By Arvind Padmanabhan and Dipankar De Sarkar, IANS,
London : Leaders of the world’s largest economies, including India, Thursday pledged a $1.1 trillion package alongside measures for a tighter regulation of the international financial system to help bring the world out of recession.
The measures were also designed to prevent future shocks.
The leaders at the G20 summit agreed to negotiate a speedy conclusion of the Doha trade round and put some $250 billion more into trade finance – key demands from India, represented by Prime Minister Manmohan Singh.
“We have reached some big, important conclusions,” British Prime Minister and the chair of the summit Gordon Brown said after the leaders concluded their talks behind closed doors at the ExCel Centre on the bank of Thames river in east London, away from the glare of anti-capitalist protesters.
Out of $1.1 trillion pledged for various institutions, $250 billion will be given to the International Monetary Fund (IMF) to lend at cheaper rates to needy countries in the form of special drawing rights (SDRs).
The leaders agreed to another major Indian demand by deciding to sell IMF gold reserves to raise $6 billion that will go toward helping out the world’s poorest countries with cheap loans over the next two to three years.
“I think a new world order is emerging and with it the foundations of a new and progressive era of international cooperation,” the host premier declared.
The British prime minister said another $5 trillion will be spent toward a “concerted fiscal expansion” by member-countries of the G20 that together account for nearly 85 percent of the global output and two-thirds of the population.

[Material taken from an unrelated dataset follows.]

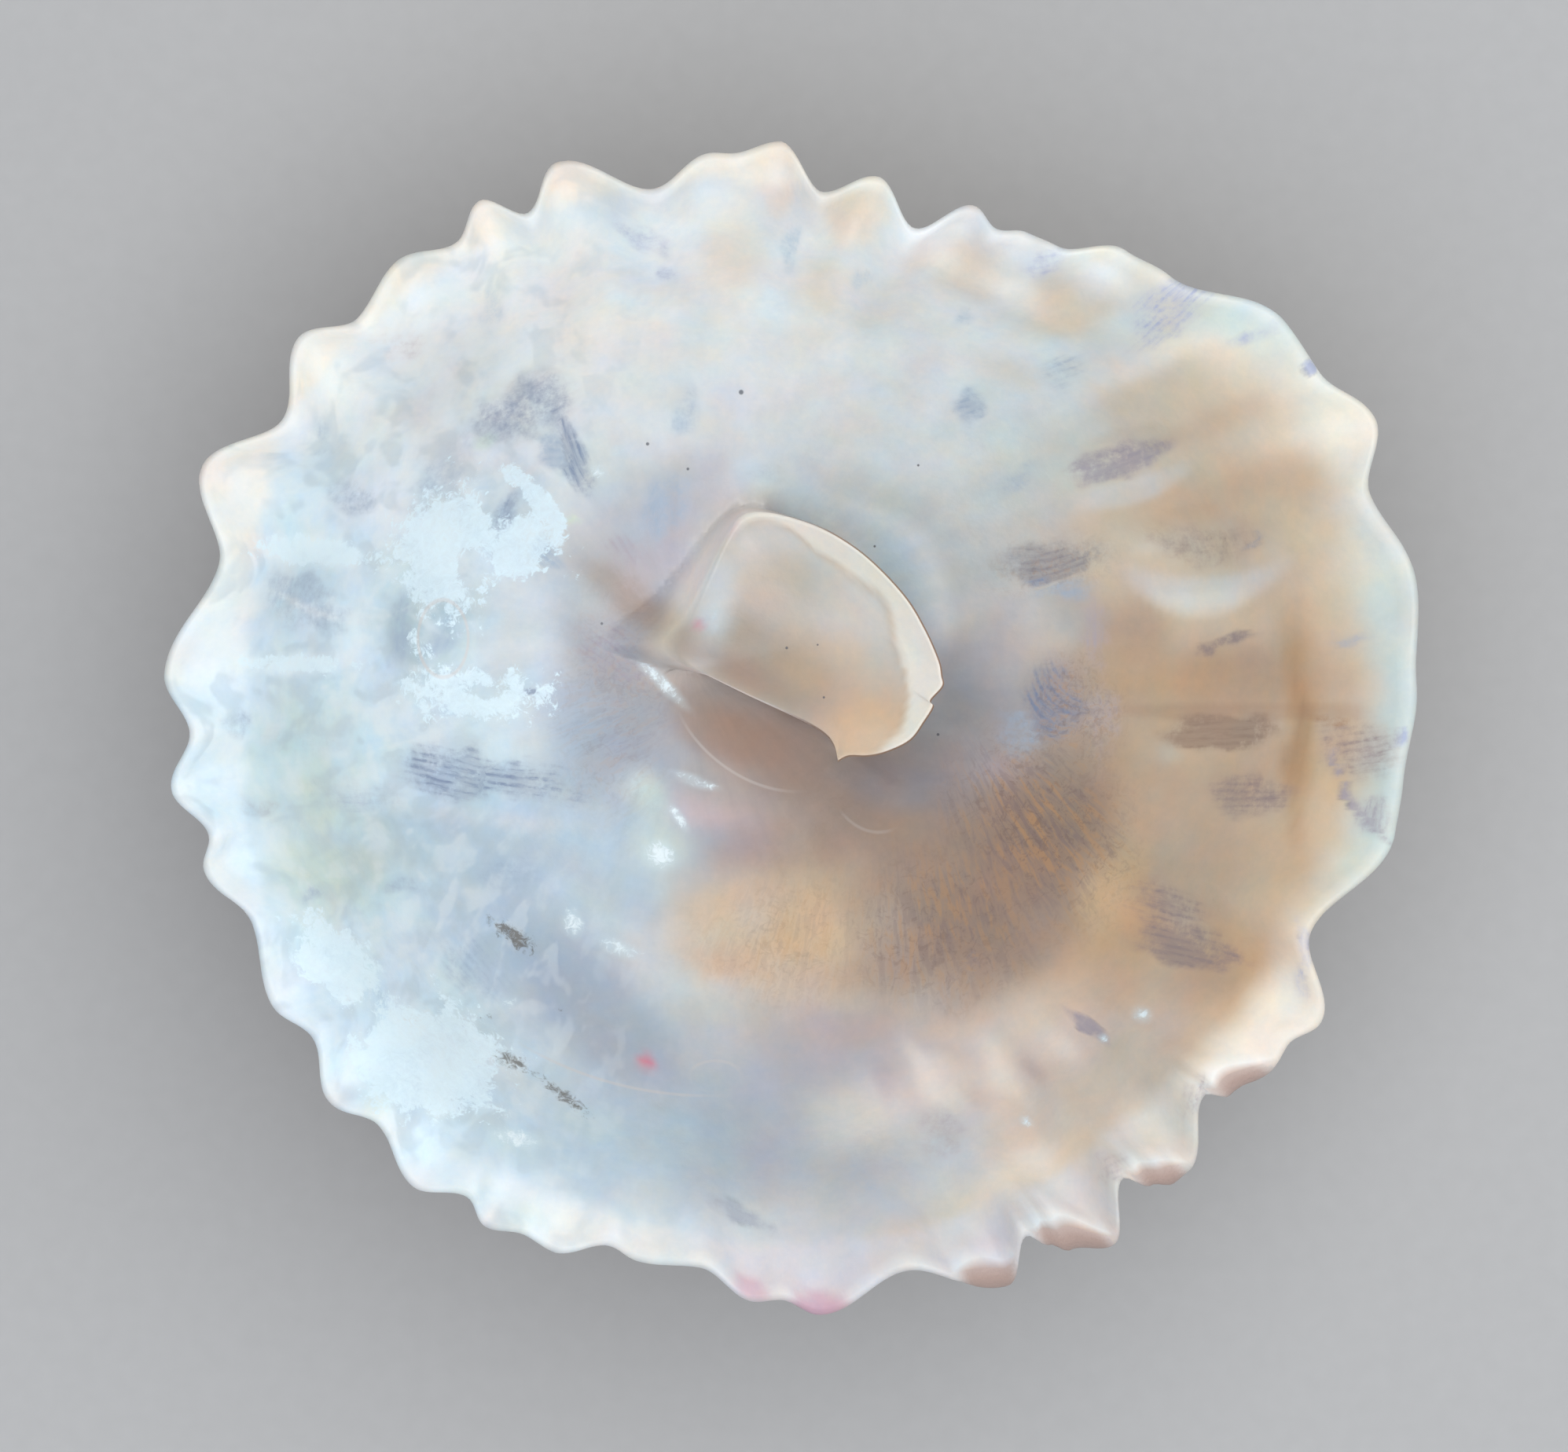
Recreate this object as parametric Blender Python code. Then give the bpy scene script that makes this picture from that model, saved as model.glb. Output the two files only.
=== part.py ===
"""Cup-and-saucer shell, lying on its worn apex with the open side up, at its real size."""

import math

import bmesh
import bpy
from mathutils import Vector

# Every length below is in millimetres, and a mesh is written in metres
MILLIMETRE = 0.001

# Seen from above, from the middle of the worn spot that the shell rests on
APEX = Vector((-0.9, 0.6))
OUTLINE_CENTRE = Vector((2.5, -1.7))

# The margin about the outline centre: bearing in degrees, reach, and fold,
# which is 1 on the crest of a rib and -1 in the gap between two ribs
MARGIN = (
    (4.0, 20.0, 0.5),
    (14.0, 20.5, 1.0),
    (22.0, 19.9, -1.0),
    (28.0, 21.1, 1.0),
    (34.0, 20.3, -0.7),
    (39.5, 20.4, 0.7),
    (50.0, 18.8, -0.7),
    (55.0, 18.6, 0.8),
    (61.0, 17.55, -0.8),
    (64.5, 17.5, 0.3),
    (67.5, 17.2, -0.6),
    (70.5, 17.65, 0.7),
    (76.0, 16.4, -1.0),
    (81.0, 17.8, 1.0),
    (86.5, 17.1, -1.0),
    (91.0, 18.7, 1.0),
    (95.5, 18.4, 0.4),
    (98.0, 18.5, 0.5),
    (104.0, 17.7, -1.0),
    (112.5, 19.5, 1.0),
    (117.0, 18.4, -1.0),
    (120.5, 19.5, 1.0),
    (124.5, 18.75, -0.9),
    (130.0, 19.45, 1.0),
    (136.5, 18.95, -0.9),
    (141.5, 20.0, 1.0),
    (148.5, 18.9, -1.0),
    (156.0, 20.5, 1.0),
    (164.0, 18.9, -1.0),
    (175.0, 20.0, 1.0),
    (180.5, 19.1, -1.0),
    (185.5, 19.8, 1.0),
    (190.5, 18.8, -0.9),
    (193.5, 19.2, 0.8),
    (200.0, 18.2, -0.9),
    (208.0, 18.7, 0.9),
    (213.0, 18.1, -0.9),
    (219.0, 18.9, 0.9),
    (224.0, 18.2, -0.9),
    (230.5, 18.9, 0.9),
    (235.5, 18.1, -0.9),
    (238.5, 18.6, 0.8),
    (242.5, 18.2, -0.6),
    (245.5, 18.3, 0.6),
    (251.0, 17.45, -0.8),
    (254.0, 17.65, 0.6),
    (260.5, 17.4, -0.8),
    (266.5, 18.3, 0.7),
    (269.0, 18.2, 0.3),
    (273.0, 18.7, 1.0),
    (282.0, 17.65, -1.0),
    (291.5, 19.1, 1.0),
    (295.0, 17.8, -1.0),
    (302.0, 19.45, 1.0),
    (306.5, 17.8, -1.0),
    (312.0, 19.0, 1.0),
    (318.5, 17.6, -1.0),
    (325.0, 18.85, 0.6),
    (327.5, 18.8, 0.5),
    (331.0, 19.35, 1.0),
    (338.5, 17.8, -1.0),
    (350.0, 19.55, 0.9),
    (355.0, 19.6, 0.4),
)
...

The stimulus package will go hand-in-hand with strict regulation of the global financial system, the world leaders agreed after a protracted disagreement between the US and Britain on the one side and France and Germany.
“Major failures in the financial sector and in financial regulation and supervision were fundamental causes of the crisis,” said the leaders in a communique issued at around 4.30 pm.
The leaders agreed on a new Financial Stability Board comprising all members of the G20 that will provide an early warning system of macro-economic and financial risks.
The G20 leaders also agreed to bring an end to tax havens – jurisdictions that allow people to park their funds, hiding behind strict banking secrecy laws – as also those that have extremely loose regulation for the financial sector.
“Banking secrecy must come to an end,” Brown said at the press conference, adding: “We stand ready to deploy sanctions to protect our public finances and financial systems.”
“Today’s decisions will not immediately solve the crisis, but we have begun the process by which it will be solved?.We have resolved that from today we will together manage the process of globalization,” Brown said.
Manmohan Singh later said: “Given the goodwill and the meeting of minds among leaders, that was possible in London over the last two days, the world has a basis to begin solving the crisis.”
“I leave London satisfied that my bilateral and other meetings have been productive and useful and that the G20 leaders summit has shown a way forward.
“I was happy to note that our views received wide acceptance and support,” the prime minister told reporters, referring to India’s demands that were reflected in the communique.
Besides India, Britain and the US, the G20 comprises Argentina, Australia, Brazil, Canada, China, France, Germany, Indonesia, Italy, Japan, Mexico, Russia, Saudi Arabia, South Africa, South Korea, Turkey and the EU.